Last one: do not waste a librarian. If you find one that already offers Efficiency V, name the villager with a name tag so you do not lose track of it, and build a wall around it so it cannot wander into water or get knocked off a ledge.

Java vs Bedrock differences

The math is the same on both editions: (level squared, plus 1) added to base mining speed. The threshold for instant mining on stone is also the same.

The real difference is in how easy it is to lock in a librarian villager. On Java, the trade reroll method works exactly as described, and Efficiency V books are a one-villager hall away. On Bedrock, villager trade rerolls go through a slightly different timing, but the result is identical: keep breaking and replacing the lectern until the librarian offers what you want.
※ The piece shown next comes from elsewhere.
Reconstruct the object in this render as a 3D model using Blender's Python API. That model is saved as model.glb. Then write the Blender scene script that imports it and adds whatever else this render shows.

Bedrock and Java also handle command-level Efficiency a bit differently. Java caps at level 255 via /enchant, Bedrock at 32767. Neither matters for normal play, but worth knowing if you build a creative server.

Frequently asked questions

What is the max level of Efficiency?

Level V is the maximum you can get in survival, through the enchantment table, villager trades, or combining books on an anvil. Higher levels are possible only through commands in creative mode.

Does Efficiency work on shears?

Yes. Efficiency speeds up shears on leaves, wool, vines, and other shearable blocks. It is especially useful for clearing large jungle canopies or running a sheep wool farm.

Does Efficiency affect durability?

No. Efficiency only changes mining speed. Each block still costs one durability point. Pair Efficiency with Unbreaking and Mending to keep the tool alive long term.

Can Efficiency be combined with Silk Touch and Fortune?

Efficiency stacks with both Silk Touch and Fortune. You can have Efficiency V plus Silk Touch on one pickaxe, or Efficiency V plus Fortune III on another. You cannot put Silk Touch and Fortune on the same pickaxe, because they conflict.

What is the fastest way to mine stone in Minecraft?

Diamond or netherite pickaxe with Efficiency V, plus Haste II from a beacon or conduit, while standing on the ground. That setup instant-mines normal stone and most stone-tier ores at the same speed.

Does Efficiency work underwater?

It works, but mining underwater is 5 times slower by default. Add Aqua Affinity to your helmet to remove that penalty, and Efficiency will perform the same as on dry land.

What blocks does Efficiency speed up?

Any block that the enchanted tool is the correct tool for. Pickaxes speed up stone, ore, and other stone-type blocks. Shovels speed up dirt, sand, gravel, clay, and similar. Axes speed up wood and wood-derived blocks. Hoes speed up leaf and crop blocks. Shears speed up leaves, wool, and a few others.

If you only put Efficiency on one tool in a new world, make it a diamond or netherite pickaxe. That is where the speed boost compounds across the most hours of play, and it pairs cleanly with Unbreaking, Mending, and either Fortune or Silk Touch for the long haul.